* [DIRECTIONS]:
Check every line of the material below for the string "Python", and return the ones that have it.

* [RECORDS SUPPLIED]:
====================
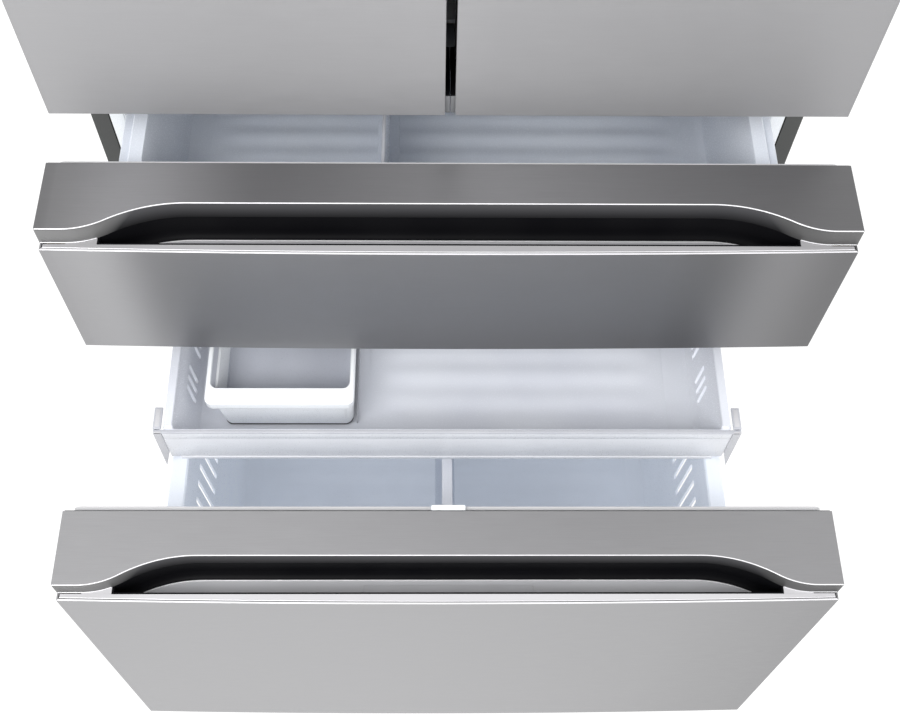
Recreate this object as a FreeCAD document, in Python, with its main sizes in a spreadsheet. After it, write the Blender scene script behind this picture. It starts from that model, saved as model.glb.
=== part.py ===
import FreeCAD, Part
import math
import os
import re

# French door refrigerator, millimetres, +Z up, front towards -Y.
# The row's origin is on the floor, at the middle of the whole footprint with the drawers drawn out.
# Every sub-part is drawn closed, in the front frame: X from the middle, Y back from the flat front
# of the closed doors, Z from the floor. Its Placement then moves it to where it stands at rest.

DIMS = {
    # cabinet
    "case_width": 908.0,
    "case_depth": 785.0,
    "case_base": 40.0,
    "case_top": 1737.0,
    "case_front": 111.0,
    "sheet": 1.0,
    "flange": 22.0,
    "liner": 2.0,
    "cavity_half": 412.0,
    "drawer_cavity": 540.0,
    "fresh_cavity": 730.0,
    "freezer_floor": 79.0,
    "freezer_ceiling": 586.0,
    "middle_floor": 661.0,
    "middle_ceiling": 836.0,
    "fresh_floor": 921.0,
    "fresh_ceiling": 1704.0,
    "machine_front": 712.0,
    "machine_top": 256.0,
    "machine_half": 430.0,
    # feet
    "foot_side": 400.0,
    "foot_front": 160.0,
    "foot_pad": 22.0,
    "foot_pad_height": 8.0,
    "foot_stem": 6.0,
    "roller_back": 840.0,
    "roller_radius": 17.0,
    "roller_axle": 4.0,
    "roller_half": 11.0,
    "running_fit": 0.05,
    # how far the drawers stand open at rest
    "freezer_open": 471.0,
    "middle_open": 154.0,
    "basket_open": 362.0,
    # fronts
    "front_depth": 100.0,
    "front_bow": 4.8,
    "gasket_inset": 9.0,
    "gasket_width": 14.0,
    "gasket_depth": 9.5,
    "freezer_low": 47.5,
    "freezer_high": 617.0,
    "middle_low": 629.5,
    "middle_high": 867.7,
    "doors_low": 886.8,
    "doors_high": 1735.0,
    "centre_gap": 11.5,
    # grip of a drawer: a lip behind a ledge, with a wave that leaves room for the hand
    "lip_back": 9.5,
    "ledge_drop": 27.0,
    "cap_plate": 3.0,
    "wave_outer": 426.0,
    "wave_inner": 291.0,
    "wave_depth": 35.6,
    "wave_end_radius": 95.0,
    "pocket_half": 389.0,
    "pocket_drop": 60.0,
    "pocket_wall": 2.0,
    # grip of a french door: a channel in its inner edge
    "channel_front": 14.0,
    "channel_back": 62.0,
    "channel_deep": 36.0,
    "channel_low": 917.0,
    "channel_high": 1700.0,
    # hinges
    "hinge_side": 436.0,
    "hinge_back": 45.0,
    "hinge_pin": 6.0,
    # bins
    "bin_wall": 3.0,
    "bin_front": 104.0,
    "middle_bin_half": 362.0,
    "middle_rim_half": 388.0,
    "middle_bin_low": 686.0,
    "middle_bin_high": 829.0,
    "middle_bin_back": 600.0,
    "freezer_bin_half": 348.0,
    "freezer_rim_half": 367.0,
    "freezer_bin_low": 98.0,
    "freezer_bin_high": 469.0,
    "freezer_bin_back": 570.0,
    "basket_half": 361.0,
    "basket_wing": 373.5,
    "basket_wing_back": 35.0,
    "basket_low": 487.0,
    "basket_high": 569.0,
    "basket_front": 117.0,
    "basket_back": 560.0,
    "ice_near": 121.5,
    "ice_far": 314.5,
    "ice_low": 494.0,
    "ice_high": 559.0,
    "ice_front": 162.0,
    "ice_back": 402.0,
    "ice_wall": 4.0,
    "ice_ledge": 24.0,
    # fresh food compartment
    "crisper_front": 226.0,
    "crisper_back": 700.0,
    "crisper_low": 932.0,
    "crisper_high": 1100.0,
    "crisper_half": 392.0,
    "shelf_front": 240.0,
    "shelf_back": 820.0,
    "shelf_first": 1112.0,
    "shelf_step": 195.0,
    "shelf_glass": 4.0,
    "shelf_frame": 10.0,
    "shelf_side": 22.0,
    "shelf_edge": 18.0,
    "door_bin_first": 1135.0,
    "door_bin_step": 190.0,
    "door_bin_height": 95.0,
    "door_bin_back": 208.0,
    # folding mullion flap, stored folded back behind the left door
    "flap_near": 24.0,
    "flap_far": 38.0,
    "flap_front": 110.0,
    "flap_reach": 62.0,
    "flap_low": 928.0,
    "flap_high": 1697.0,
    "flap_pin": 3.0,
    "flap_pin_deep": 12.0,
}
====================
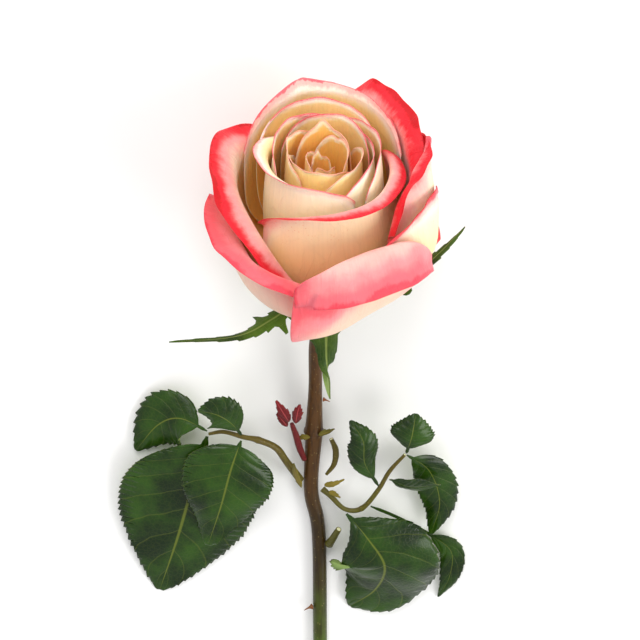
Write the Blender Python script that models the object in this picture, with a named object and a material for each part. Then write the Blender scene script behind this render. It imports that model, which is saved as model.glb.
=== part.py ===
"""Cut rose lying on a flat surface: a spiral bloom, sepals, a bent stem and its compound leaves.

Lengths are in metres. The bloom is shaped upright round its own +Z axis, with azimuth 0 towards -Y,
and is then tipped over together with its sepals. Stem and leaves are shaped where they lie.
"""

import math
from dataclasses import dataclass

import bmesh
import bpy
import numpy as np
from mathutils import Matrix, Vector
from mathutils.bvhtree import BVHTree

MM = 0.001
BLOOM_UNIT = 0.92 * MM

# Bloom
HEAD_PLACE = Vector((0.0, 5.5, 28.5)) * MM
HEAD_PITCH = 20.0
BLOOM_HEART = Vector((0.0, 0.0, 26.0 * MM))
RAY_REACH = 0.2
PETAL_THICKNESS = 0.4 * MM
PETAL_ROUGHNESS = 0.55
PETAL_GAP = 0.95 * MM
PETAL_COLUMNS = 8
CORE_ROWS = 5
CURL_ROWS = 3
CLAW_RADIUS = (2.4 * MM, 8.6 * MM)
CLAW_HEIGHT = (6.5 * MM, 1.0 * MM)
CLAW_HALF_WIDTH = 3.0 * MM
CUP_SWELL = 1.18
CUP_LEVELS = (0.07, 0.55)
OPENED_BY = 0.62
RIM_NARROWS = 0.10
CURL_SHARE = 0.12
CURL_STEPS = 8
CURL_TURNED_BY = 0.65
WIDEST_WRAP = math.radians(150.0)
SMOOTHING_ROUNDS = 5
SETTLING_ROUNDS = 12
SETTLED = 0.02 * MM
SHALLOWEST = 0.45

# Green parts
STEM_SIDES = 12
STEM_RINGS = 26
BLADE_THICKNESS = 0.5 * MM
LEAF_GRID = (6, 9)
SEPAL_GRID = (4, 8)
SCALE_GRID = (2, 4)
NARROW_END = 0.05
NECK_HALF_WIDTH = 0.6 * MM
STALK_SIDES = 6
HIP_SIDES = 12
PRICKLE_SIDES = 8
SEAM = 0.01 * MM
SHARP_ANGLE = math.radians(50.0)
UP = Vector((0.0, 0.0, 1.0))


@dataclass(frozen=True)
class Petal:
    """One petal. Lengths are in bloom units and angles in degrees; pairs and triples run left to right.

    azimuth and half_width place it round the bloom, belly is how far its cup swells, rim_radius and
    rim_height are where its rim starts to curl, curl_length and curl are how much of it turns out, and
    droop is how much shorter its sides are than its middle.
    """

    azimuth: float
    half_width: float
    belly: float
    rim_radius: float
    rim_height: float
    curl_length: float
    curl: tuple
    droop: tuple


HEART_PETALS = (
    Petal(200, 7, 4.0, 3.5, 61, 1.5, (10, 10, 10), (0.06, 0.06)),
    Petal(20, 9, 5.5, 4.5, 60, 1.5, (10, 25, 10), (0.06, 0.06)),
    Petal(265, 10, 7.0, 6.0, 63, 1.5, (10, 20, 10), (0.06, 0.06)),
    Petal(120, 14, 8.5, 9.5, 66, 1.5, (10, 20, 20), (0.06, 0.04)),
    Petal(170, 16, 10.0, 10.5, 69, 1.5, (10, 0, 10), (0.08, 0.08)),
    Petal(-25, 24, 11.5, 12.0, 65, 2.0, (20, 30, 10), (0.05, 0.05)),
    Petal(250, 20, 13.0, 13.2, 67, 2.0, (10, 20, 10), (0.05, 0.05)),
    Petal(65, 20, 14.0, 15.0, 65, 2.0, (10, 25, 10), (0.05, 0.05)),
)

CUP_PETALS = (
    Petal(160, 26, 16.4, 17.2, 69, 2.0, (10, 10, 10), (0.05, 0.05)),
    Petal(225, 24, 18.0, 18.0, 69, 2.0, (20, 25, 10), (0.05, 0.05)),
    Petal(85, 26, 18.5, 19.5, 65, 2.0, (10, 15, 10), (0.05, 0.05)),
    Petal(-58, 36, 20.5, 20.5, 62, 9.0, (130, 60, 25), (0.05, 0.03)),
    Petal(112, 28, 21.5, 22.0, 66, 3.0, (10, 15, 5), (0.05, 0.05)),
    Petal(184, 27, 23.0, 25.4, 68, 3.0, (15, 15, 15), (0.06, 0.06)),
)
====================
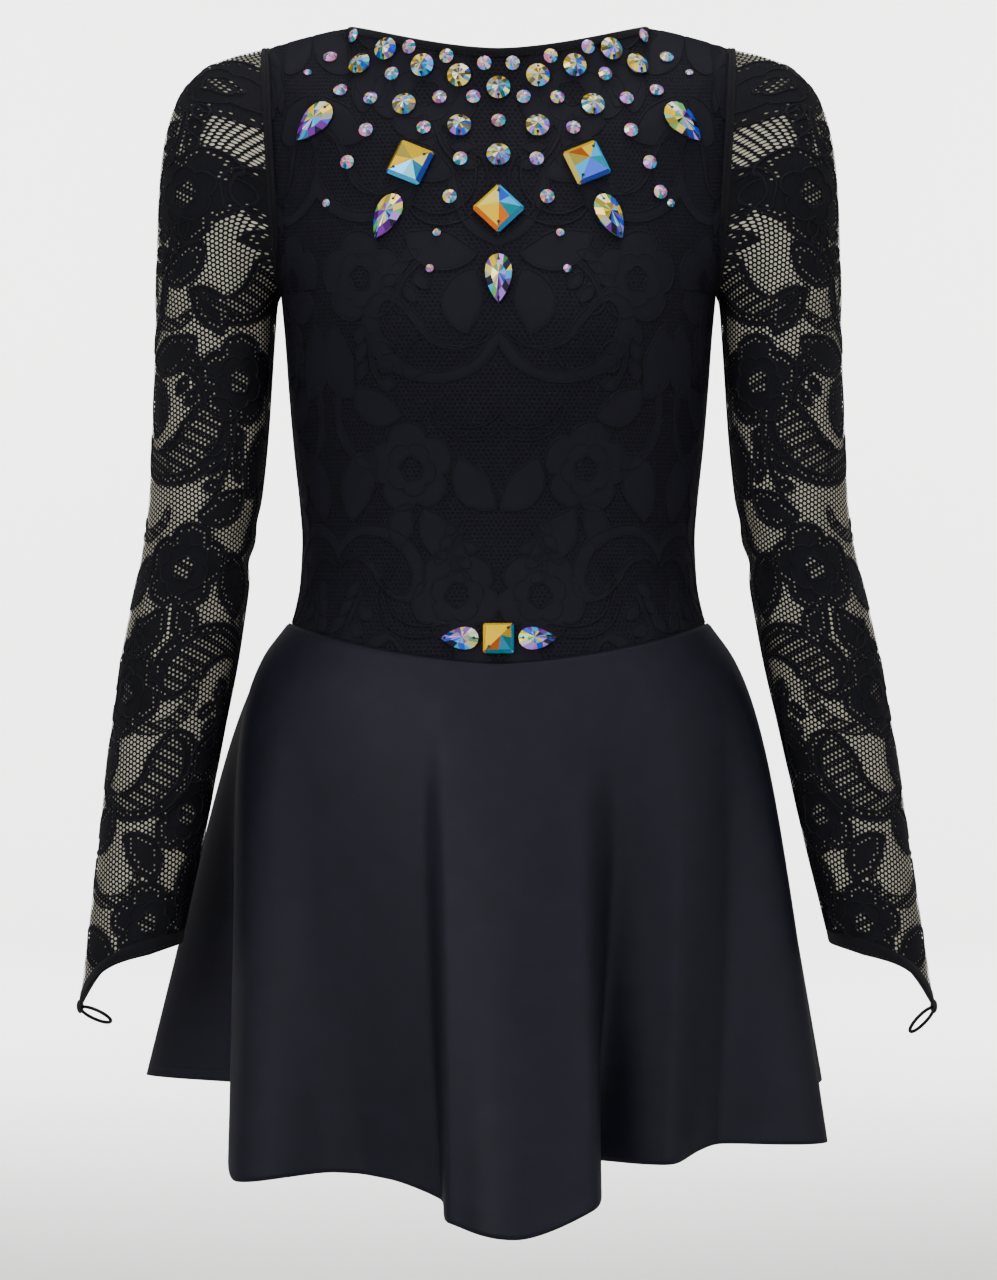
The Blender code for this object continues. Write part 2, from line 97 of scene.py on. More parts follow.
====================
* [REPLY TO THE TASK]:
Recreate this object as a FreeCAD document, in Python, with its main sizes in a spreadsheet. After it, write the Blender scene script behind this picture. It starts from that model, saved as model.glb.
Write the Blender Python script that models the object in this picture, with a named object and a material for each part. Then write the Blender scene script behind this render. It imports that model, which is saved as model.glb.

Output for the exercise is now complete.